## Exercise details
Restate word for word the lines that begin the listing and end with the line holding "const BAIL_MIDDLE = LEVER_LOW".

## Collected data
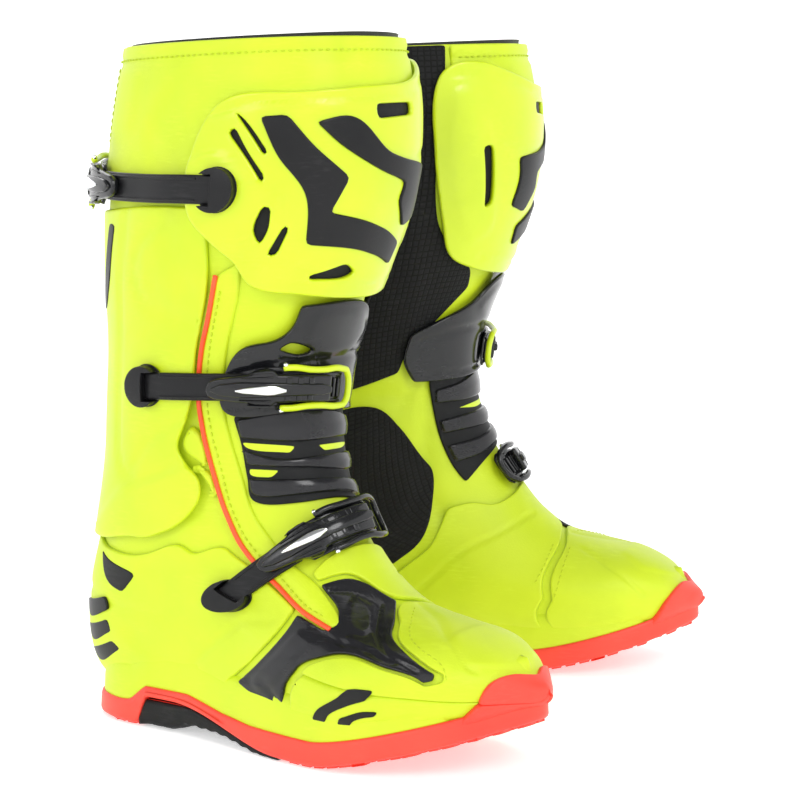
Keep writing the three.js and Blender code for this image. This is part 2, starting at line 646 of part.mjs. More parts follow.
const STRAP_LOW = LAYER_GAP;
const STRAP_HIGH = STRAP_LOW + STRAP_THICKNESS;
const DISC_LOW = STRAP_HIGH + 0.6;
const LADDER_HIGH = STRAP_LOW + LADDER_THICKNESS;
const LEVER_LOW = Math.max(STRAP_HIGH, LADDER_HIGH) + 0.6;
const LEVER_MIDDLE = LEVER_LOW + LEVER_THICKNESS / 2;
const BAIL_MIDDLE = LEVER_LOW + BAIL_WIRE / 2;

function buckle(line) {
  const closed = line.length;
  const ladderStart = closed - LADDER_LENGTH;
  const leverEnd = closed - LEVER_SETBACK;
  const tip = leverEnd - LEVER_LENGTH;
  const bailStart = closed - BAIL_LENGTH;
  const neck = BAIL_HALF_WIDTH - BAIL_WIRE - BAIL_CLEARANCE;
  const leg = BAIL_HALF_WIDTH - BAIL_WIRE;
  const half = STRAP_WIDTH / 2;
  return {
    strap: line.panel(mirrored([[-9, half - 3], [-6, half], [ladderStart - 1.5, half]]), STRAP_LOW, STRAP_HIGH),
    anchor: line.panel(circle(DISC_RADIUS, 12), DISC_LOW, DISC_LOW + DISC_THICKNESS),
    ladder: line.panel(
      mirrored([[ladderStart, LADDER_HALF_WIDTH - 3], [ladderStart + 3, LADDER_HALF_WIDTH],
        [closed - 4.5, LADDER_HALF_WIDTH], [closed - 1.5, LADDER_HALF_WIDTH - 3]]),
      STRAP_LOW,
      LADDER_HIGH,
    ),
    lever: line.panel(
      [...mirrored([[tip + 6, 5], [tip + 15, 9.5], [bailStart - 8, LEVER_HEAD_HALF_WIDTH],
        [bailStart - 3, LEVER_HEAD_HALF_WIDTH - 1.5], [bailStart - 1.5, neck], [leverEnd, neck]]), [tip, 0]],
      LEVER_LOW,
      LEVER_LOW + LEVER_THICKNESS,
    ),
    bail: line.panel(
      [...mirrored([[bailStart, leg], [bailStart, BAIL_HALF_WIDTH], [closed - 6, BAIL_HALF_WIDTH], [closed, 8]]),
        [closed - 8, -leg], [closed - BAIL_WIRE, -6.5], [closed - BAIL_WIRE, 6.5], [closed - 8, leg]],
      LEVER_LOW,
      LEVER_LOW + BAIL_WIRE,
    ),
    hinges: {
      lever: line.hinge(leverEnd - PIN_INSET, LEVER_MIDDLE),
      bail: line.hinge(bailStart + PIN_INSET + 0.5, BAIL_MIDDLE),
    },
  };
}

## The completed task
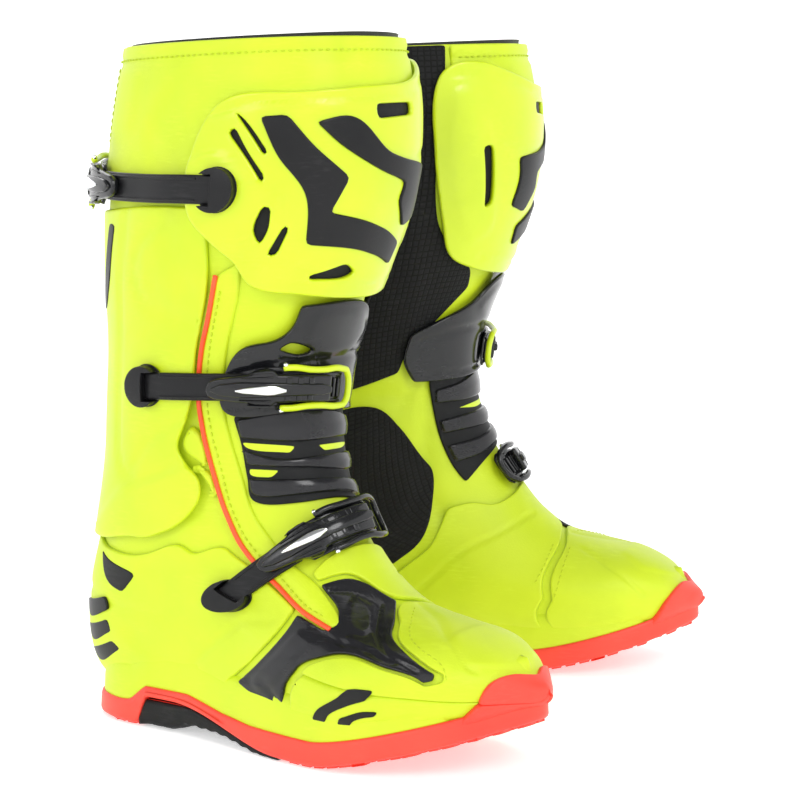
Keep writing the three.js and Blender code for this image. This is part 2, starting at line 646 of part.mjs. More parts follow.
const STRAP_LOW = LAYER_GAP;
const STRAP_HIGH = STRAP_LOW + STRAP_THICKNESS;
const DISC_LOW = STRAP_HIGH + 0.6;
const LADDER_HIGH = STRAP_LOW + LADDER_THICKNESS;
const LEVER_LOW = Math.max(STRAP_HIGH, LADDER_HIGH) + 0.6;
const LEVER_MIDDLE = LEVER_LOW + LEVER_THICKNESS / 2;
const BAIL_MIDDLE = LEVER_LOW + BAIL_WIRE / 2;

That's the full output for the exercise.